▶ **Requirement**
Starting at the line that has "return body" and stopping after the line that has "record = json.load(file)", reproduce the listing below exactly; omit everything else.

▶ **Given information**
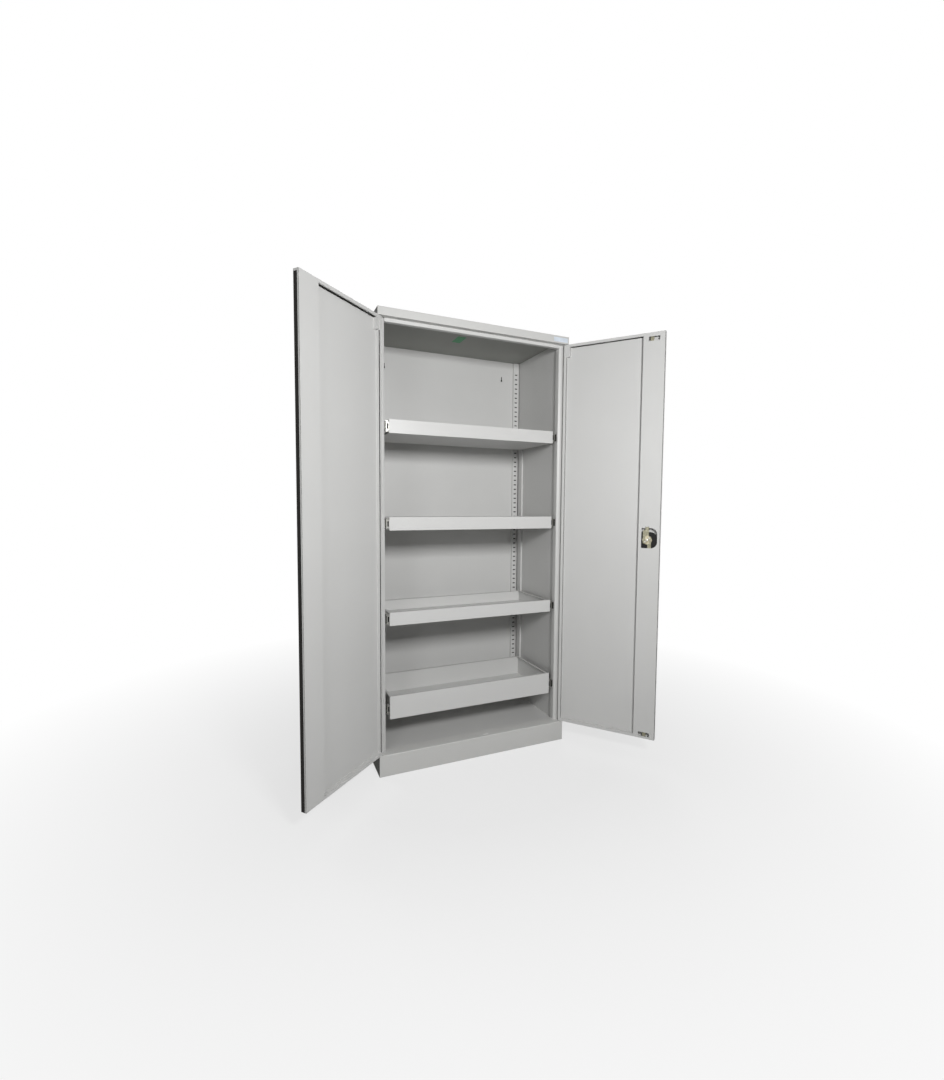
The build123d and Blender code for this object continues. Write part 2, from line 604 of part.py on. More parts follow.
def tray(bottom, front_height):
    """A folded tray: flat bottom, low walls with turned-in edges, and a taller front."""
    wall_top = bottom + front_height - 4
    body = block((-TRAY_HALF, TRAY_HALF), (TRAY_FRONT, TRAY_BACK), (bottom, wall_top))
    flange = TRAY_TOP_FLANGE
    room = block(
        (-TRAY_HALF + TRAY_SHEET, TRAY_HALF - TRAY_SHEET),
        (TRAY_FRONT + TRAY_SHEET, TRAY_BACK - TRAY_SHEET),
        (bottom + TRAY_SHEET, wall_top - TRAY_SHEET),
    )
    mouth = block(
        (-TRAY_HALF + flange, TRAY_HALF - flange),
        (TRAY_FRONT + TRAY_SHEET, TRAY_BACK - flange),
        (bottom + TRAY_SHEET, wall_top + 1),
    )
    body -= room
    body -= mouth
    lip = [
        (TRAY_FRONT + 9, bottom + front_height),
        (TRAY_FRONT, bottom + front_height),
        (TRAY_FRONT, bottom + front_height - 10),
    ]
    body += cross_sheet(lip, TRAY_HALF, TRAY_SHEET, bend=0)
    return body


carcass()
fixed_front()
uprights()
doors()
handle()
rod_gear()
trays()

os.makedirs("parts", exist_ok=True)
for name, shape in parts.items():
    export_step(shape, "parts/" + name + ".step")
print(len(parts), "sub-parts")
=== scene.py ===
"""Dresses a two-door safety cabinet: finishes, small fittings and a plain studio around it."""

import json
import math
from itertools import product

import bpy
from mathutils import Matrix, Vector

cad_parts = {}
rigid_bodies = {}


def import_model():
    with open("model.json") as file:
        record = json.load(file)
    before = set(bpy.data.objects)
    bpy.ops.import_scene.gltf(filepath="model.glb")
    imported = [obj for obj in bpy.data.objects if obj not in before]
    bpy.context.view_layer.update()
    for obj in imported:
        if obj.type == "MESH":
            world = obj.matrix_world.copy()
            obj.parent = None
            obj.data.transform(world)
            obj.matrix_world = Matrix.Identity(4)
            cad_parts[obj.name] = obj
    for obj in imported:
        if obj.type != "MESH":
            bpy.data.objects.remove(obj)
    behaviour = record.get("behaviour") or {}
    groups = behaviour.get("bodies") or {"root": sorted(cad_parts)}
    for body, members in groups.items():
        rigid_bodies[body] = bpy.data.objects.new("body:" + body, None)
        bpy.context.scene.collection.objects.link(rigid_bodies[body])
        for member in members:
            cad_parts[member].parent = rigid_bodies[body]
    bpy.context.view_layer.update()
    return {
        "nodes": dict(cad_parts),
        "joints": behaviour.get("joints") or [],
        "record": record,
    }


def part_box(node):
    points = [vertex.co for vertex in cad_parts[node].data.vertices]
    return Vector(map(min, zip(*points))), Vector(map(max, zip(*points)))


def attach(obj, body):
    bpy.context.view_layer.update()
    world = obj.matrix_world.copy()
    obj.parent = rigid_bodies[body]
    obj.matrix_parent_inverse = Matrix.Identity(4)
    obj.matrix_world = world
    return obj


bl_info = {
    "name": "Safety Cabinet Dressing",
    "version": (1, 0, 0),
    "blender": (4, 5, 0),
    "location": "View3D > Sidebar > Cabinet",
    "description": "Finishes the cabinet's steelwork, adds its small fittings and sets up a studio",
    "category": "Object",
}

for leftover in list(bpy.data.objects):
    bpy.data.objects.remove(leftover)
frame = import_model()

# Units, directions and names

MM = 0.001
UP = (0, 0, 1)
DOWN = (0, 0, -1)
TO_FRONT = (0, -1, 0)
TO_REAR = (0, 1, 0)
SIDES = {"left": -1, "right": 1}
TRAYS = ("tray_1", "tray_2", "tray_3", "tray_4")
JOINTS = {joint["name"]: joint for joint in frame["joints"]}

# Places in the shut doors, which the door fittings are measured from

FRONT = -232.5 * MM
DOOR_DEPTH = 22 * MM
DOOR_BOTTOM = 95 * MM
DOOR_TOP = 1914 * MM
RECESS_BOTTOM = 107 * MM
RECESS_TOP = 1902 * MM
RECESS_SIDE = 441.5 * MM
LOCK_X = 57 * MM
LOCK_Z = 1004.5 * MM
PIN_ORBIT = 12 * MM
PIN_ANGLE = 45


# Selecting and shaping

NEARLY_ALONG = 0.9
SMOOTH_ANGLE = 35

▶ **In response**
    return body


carcass()
fixed_front()
uprights()
doors()
handle()
rod_gear()
trays()

os.makedirs("parts", exist_ok=True)
for name, shape in parts.items():
    export_step(shape, "parts/" + name + ".step")
print(len(parts), "sub-parts")
=== scene.py ===
"""Dresses a two-door safety cabinet: finishes, small fittings and a plain studio around it."""

import json
import math
from itertools import product

import bpy
from mathutils import Matrix, Vector

cad_parts = {}
rigid_bodies = {}


def import_model():
    with open("model.json") as file:
        record = json.load(file)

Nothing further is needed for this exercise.